Most information we have regarding mortality and its causes in complex emergencies comes from refugee or internally displaced persons camps, although data is increasingly becoming available from non-camp settings such as those in war-torn areas in the DRC and Afghanistan. Camps are typically organized and administered by an UN agency or an host country government. Services are usually provided by a wide array of humanitarian assistance organizations from around the world. These operate, to a varying degree, with funds provided by the United Nations, other multilateral donors such as the European Union, or single-country donors. The level of technical assistance provided to people affected by emergencies is highly variable in terms of both quantity and quality, and both the level of financial assistance and its duration have proven unpredictable.
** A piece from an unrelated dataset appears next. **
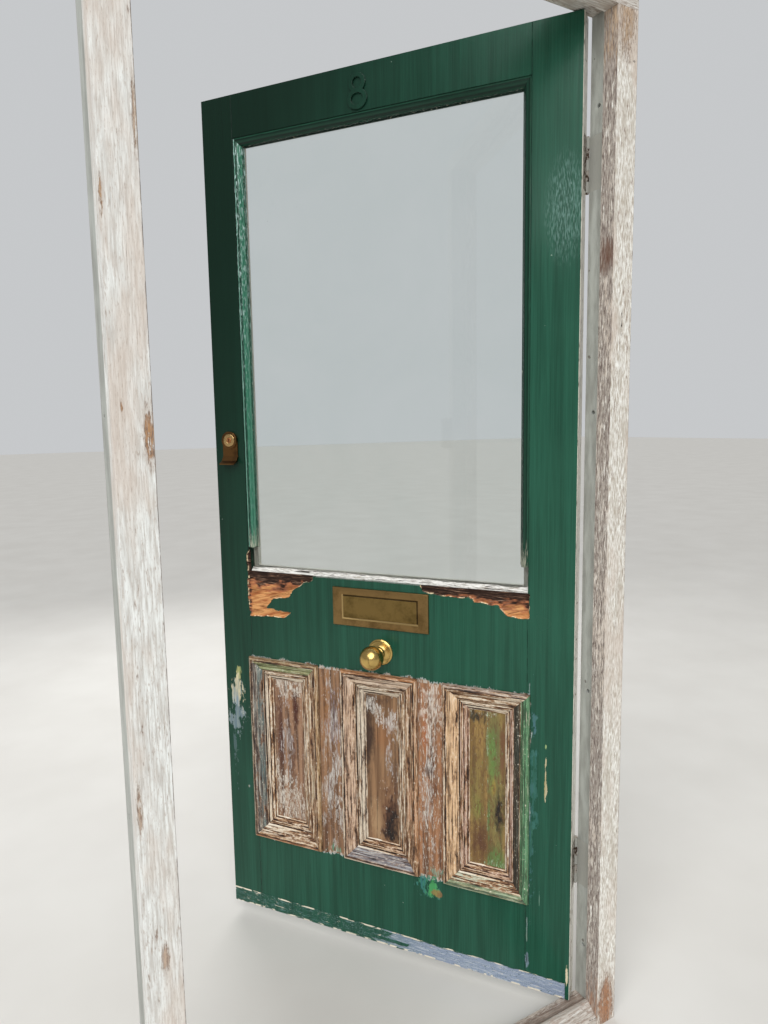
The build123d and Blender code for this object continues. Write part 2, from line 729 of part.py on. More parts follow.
def flap_screw(base_x, direction, height, grow=0.0):
    """Countersunk screw through a flap, pointing along X, or with grow its hole."""
    y = LEAF_BACK - FLAP_WIDTH / 2
    head = Cone(SCREW_RADIUS + grow, SCREW_HEAD_RADIUS + grow, FLAP_THICKNESS)
    head = Pos(base_x + direction * FLAP_THICKNESS / 2, y, height) * Rot(0, -90 * direction, 0) * head
    tip = base_x + direction * (SCREW_LENGTH + grow)
    shank = rod_x(y, height, SCREW_RADIUS + grow, min(base_x, tip), max(base_x, tip))
    return head + shank


def hinge_flap(base, first, x0, x1, screw_x, direction):
    """Plate let into the wood with every second knuckle and countersunk holes."""
    y0 = LEAF_BACK - FLAP_WIDTH
    flap = block(x0, x1, y0, LEAF_BACK, base, base + HINGE_HEIGHT)
    for low, high in knuckle_spans(base, first):
        flap += block(x0, x1, LEAF_BACK - 1, PIN_Y, low, high)
        flap += rod_z(PIN_X, PIN_Y, KNUCKLE_RADIUS, low, high)
    flap -= rod_z(PIN_X, PIN_Y, PIN_RADIUS + PIN_FIT, base - 1, base + HINGE_HEIGHT + 1)
    for height in screw_heights(base):
        flap -= flap_screw(screw_x, direction, height, SCREW_FIT)
    return flap


def leaf_flap(base):
    """Hinge flap let into the leaf's edge."""
    return hinge_flap(base, 1, LEAF_EDGE - FLAP_THICKNESS, LEAF_EDGE, LEAF_EDGE, -1)


def post_flap(base):
    """Hinge flap let into the post's rebate."""
    return hinge_flap(base, 0, REBATE_X, REBATE_X + FLAP_THICKNESS, REBATE_X, 1)


def hinge_pin(base):
    """Pin through all knuckles with a button at each end."""
    pin = rod_z(PIN_X, PIN_Y, PIN_RADIUS, base, base + HINGE_HEIGHT)
    pin += rod_z(PIN_X, PIN_Y, KNUCKLE_RADIUS - 0.5, base - PIN_TIP, base)
    pin += rod_z(PIN_X, PIN_Y, KNUCKLE_RADIUS - 0.5, base + HINGE_HEIGHT, base + HINGE_HEIGHT + PIN_TIP)
    return pin


def flap_housing(base, x0, x1):
    """Shallow recess in the wood that takes a flap."""
    return block(x0, x1, LEAF_BACK - FLAP_WIDTH, LEAF_BACK + 1, base, base + HINGE_HEIGHT)


def hinge_bases():
    """Foot of the lower and the upper hinge."""
    return [up(LOWER_HINGE_HEIGHT), up(LEAF_HEIGHT - UPPER_HINGE_DEPTH) - HINGE_HEIGHT]


# Letter plate

def plate_bolt_places():
    """Places across the leaf of the two bolts that hold the letter plate."""
    reach = (PLATE_WIDTH - PLATE_END_WIDTH) / 2
    return [-reach, reach]


def letter_slot():
    """Slot through the lock rail behind the flap, with room for the ears."""
    half = FLAP_LENGTH / 2 + FLAP_ROOM + EAR_THICKNESS + FLAP_ROOM
    low = up(PLATE_UP) - FLAP_HEIGHT / 2 - FLAP_ROOM
    high = up(PLATE_UP) + FLAP_HEIGHT / 2 + FLAP_ROOM + BARREL_RADIUS
    return block(-half, half, LEAF_FRONT - 1, LEAF_BACK + 1, low, high)


def flap_pivot():
    """Depth and height of the letter flap's pin."""
    y = LEAF_FRONT + BARREL_RADIUS + 1.2
    z = up(PLATE_UP) + FLAP_HEIGHT / 2 - BARREL_RADIUS
    return y, z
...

Mortality rates in refugees and internally displaced populations can vary considerably. At times, the arbitrary threshold of one death per 10,000 per day is barely, if at all, exceeded. At other times, crude mortality reaches as high as seven to ten times the baseline rate. When the Tutsi militia succeeded in overthrowing the Hutu genocidaires in Rwanda in 1994, between 500,000 and 800,000 Hutu refugees fled to the area surrounding Goma in neighboring Zaire (now DRC). During the first three weeks following their arrival, crude mortality rates soared to more than 30 per 10,000 per day, about 50 times the baseline rate. In that short period, 45,000 people, or between seven and nine percent of the refugee population, perished.